By wide margins in the exit poll, Republican voters espoused MAGA-friendly positions on deporting unauthorized immigrants and having the United States play a less active role in world affairs. Nearly two-thirds of voters said Trump would be fit to serve as president even if he is convicted of a crime (he denies wrongdoing); a similar amount said they believe the false notion -- long pushed without evidence by Trump -- that Biden was not legitimately elected president in 2020.
Trump carried Republicans -- who made up roughly seven in 10 of all voters on Saturday -- by a nearly 50-point margin, according to the exit polls. Haley carried independents by some 11 points, a margin not nearly strong enough to make a dent in Trump's lead among core Republicans. (While Democrats who didn't vote in the Democratic primary earlier this month could vote in the GOP primary, self-described Democrats made up only about 4% of all voters Saturday.)
Haley has said she will campaign through Super Tuesday, when 15 states coast-to-coast vote for the GOP nod. By the end of that night on March 5, nearly half of the convention delegates selected by primaries and caucuses to determine the presidential nomination will have been awarded.
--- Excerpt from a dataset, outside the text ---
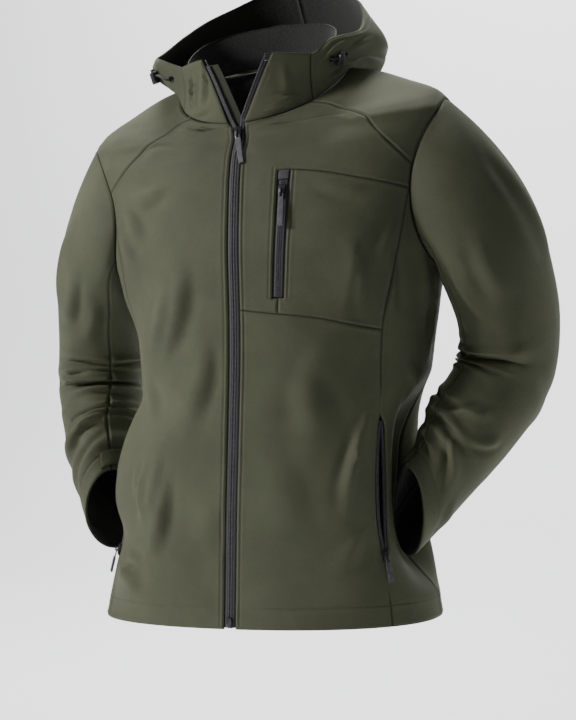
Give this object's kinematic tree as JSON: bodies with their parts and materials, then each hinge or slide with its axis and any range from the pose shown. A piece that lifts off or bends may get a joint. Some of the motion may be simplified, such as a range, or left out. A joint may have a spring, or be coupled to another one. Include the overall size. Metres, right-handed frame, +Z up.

But that vast playing field overstates Haley's chances in practice. Because of primary rules and delegate plans -- many of them engineered by Trump loyalists -- the Haley campaign is only realistically targeting delegates in about half of the Super Tuesday states and does not have a true path to overtaking a lead that is growing and set to soon become far bigger.
Delegate-rich California, for example, changed its rules to give all of its delegates to a candidate who gains a statewide majority, virtually assuring Trump will win all 169 of its delegates. The Trump campaign was proudly behind that change and others like it that make it harder for a trailing candidate to catch up in the delegate race.
In South Carolina, Haley did carry first-time voters and won big among self-described "moderates," exit polling found. But eight in 10 voters described themselves as conservatives, and Trump won them by almost 50 points.
Her big play to change the makeup and inclinations of the electorate did not work, even as Trump criticized NATO allies, refused to condemn Russia's authoritarian President Vladimir Putin and mockingly questioned why Haley's husband -- who is deployed abroad -- was "missing" from the trail. Trump carried veterans over Haley 67-33% in exit polls.
Eight years ago, the Republicans' failure to unite behind a single Trump alternative helped him gain steam throughout the primaries. He won South Carolina in 2016 with less than a third of the total vote, with a half-dozen rivals slicing up the rest and Haley joining Sen. Tim Scott in lining up behind the doomed campaign of Florida Sen. Marco Rubio.
But now in 2024, Trump's dominance of the Republican Party is such that the field had winnowed to just three major candidates by the time of the Iowa caucuses -- and then to just two people in New Hampshire and South Carolina.
After Saturday night, though, there's only one candidate with a realistic path to the GOP nomination: Trump, with all his evident flaws, criminal cases and polarizing language.
Haley has the resources to continue to campaign for the foreseeable future. But she has neither a message nor a delegate path that appears likely to land her close to becoming the nominee for president.